If an ET wishes to make a finding of fact that, viewed objectively, the alleged final straw relied on by the employee is, to use Dillon LJ’s phraseology ‘entirely innocuous’ and ‘contributes nothing to the breach of’ the obligation of trust and confidence, it will have to chose its words with considerable care. Most people describing the alleged final straw in this situation would be tempted to say something along the lines of ‘the employer did nothing wrong’. If an ET uses those or similar words, the employee may well have an appeal because the law is, apparently, that an employer can act entirely reasonably and still, to coin a phrase, ‘commit a final straw’.
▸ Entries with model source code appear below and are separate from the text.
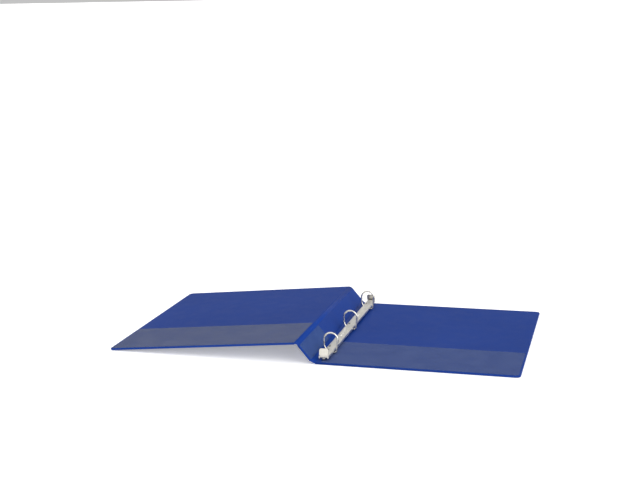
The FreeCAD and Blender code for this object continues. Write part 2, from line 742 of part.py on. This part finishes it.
doc.recompute()
for thing in doc.Objects:
    if "Invalid" in thing.State or "Error" in thing.State:
        raise RuntimeError("%s failed: %s" % (thing.Label, thing.State))
for node in nodes:
    if node.Shape.isNull() or not node.Shape.isValid():
        raise RuntimeError("%s has a bad shape" % node.Label)
os.makedirs("parts", exist_ok=True)
for node in nodes:
    node.Shape.exportStep("parts/%s.step" % node.Label)
    print("%-20s %2d solid(s) %10.1f mm3" % (node.Label, len(node.Shape.Solids), node.Shape.Volume))
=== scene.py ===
import json
import math

import bmesh
import bpy
from mathutils import Matrix, Vector


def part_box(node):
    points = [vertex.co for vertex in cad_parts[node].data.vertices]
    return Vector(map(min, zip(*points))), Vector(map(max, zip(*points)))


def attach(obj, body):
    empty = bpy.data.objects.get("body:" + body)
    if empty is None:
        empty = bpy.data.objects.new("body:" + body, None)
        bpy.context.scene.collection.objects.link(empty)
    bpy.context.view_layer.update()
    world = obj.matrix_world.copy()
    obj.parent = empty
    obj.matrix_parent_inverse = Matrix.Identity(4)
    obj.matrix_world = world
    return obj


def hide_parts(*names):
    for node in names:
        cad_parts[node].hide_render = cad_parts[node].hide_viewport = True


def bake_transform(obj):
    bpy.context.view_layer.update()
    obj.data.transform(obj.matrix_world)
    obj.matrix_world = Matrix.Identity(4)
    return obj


# An open three-ring binder: heat-sealed blue vinyl over board, clear film pockets and covers,
# and a nickel-plated ring mechanism on the back cover.

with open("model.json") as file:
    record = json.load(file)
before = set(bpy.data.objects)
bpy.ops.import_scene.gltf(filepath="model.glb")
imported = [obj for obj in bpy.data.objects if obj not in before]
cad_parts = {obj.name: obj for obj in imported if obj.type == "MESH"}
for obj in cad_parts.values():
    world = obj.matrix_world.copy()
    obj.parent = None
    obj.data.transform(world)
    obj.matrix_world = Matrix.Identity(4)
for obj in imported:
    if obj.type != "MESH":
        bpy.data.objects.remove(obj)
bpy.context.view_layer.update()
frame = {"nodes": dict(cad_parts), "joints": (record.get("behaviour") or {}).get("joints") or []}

MM = 0.001
NODES = frame["nodes"]
JOINTS = {joint["name"]: joint for joint in frame["joints"]}


# --- Where things are, read from the frame ---

BACK_HINGE = Vector(JOINTS["spine_hinge"]["pos_m"])
FRONT_HINGE = Vector(JOINTS["front_cover_hinge"]["pos_m"])
SPINE_RISE = FRONT_HINGE - BACK_HINGE
SPINE_WIDTH = SPINE_RISE.length
SPINE_LEAN = math.atan2(SPINE_RISE.z, -SPINE_RISE.x)
SKIN_LOW, SKIN_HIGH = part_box("back_outer_skin")
LINER_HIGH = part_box("back_inner_liner")[1]
COVER_WIDTH = SKIN_HIGH[0] - BACK_HINGE.x
COVER_HEIGHT = SKIN_HIGH[1] - SKIN_LOW[1]
BOTTOM_EDGE = SKIN_LOW[1]
FRONT_SLOPE = math.asin(SPINE_RISE.z / COVER_WIDTH)
HINGE_HALF = SKIN_LOW[0] - BACK_HINGE.x
INNER_FACE = LINER_HIGH[2] - BACK_HINGE.z
OUTER_FACE = SKIN_LOW[2] - BACK_HINGE.z
POCKET_LOW, POCKET_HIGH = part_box("back_pocket")
POCKET_TOP = POCKET_HIGH[1] - BOTTOM_EDGE

# Each panel's own frame: the hinge axis is Y through the origin, and +Z faces inside.
TO_BOTTOM = Matrix.Translation((0, BOTTOM_EDGE, 0))
BACK = TO_BOTTOM @ Matrix.Translation(BACK_HINGE)
SPINE = BACK @ Matrix.Rotation(SPINE_LEAN, 4, "Y")
FRONT = TO_BOTTOM @ Matrix.Translation(FRONT_HINGE) @ Matrix.Rotation(-FRONT_SLOPE, 4, "Y")


# --- Finishes ---

class Strand:
    """A value or a colour on its way through a finish's nodes, with ordinary arithmetic."""

    def __init__(self, finish, socket):
        self.finish = finish
        self.socket = socket

    def maths(self, operation, first, second):
        return self.finish.node("ShaderNodeMath", {"operation": operation}, {0: first, 1: second})

    def __add__(self, other):
        return self.maths("ADD", self, other)

    __radd__ = __add__

    def __sub__(self, other):
        return self.maths("SUBTRACT", self, other)

    def __rsub__(self, other):
        return self.maths("SUBTRACT", other, self)

    def __mul__(self, other):
        return self.maths("MULTIPLY", self, other)

    __rmul__ = __mul__


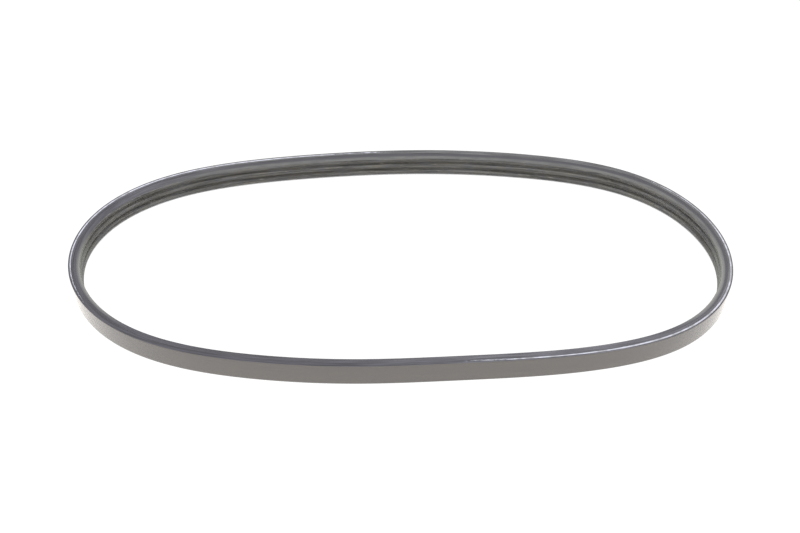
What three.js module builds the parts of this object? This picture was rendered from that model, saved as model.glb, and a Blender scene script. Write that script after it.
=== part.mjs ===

If I were to say to the average businessman employer that it is possible for him constructively to dismiss one of his employees by acting in an entirely reasonable and justifiable fashion, he would reply that the law’s an ass. I would have considerable sympathy for him. How is one supposed to advise an employer in this situation? Telling him that so long as he acts reasonably, he will be all right would now be bad advice. Perhaps he should be told to be not merely reasonable but extra specially nice?

Dillon LJ’s suggestion that ‘It will be an unusual case where the final straw test is satisfied and the conduct relied on has been judged objectively to be justified and reasonable conduct’ is, then, unhelpful. He would have made life a lot easier for everyone if hadn’t used the word ‘unusual’ and had used something like ‘one-in-a-million’ instead.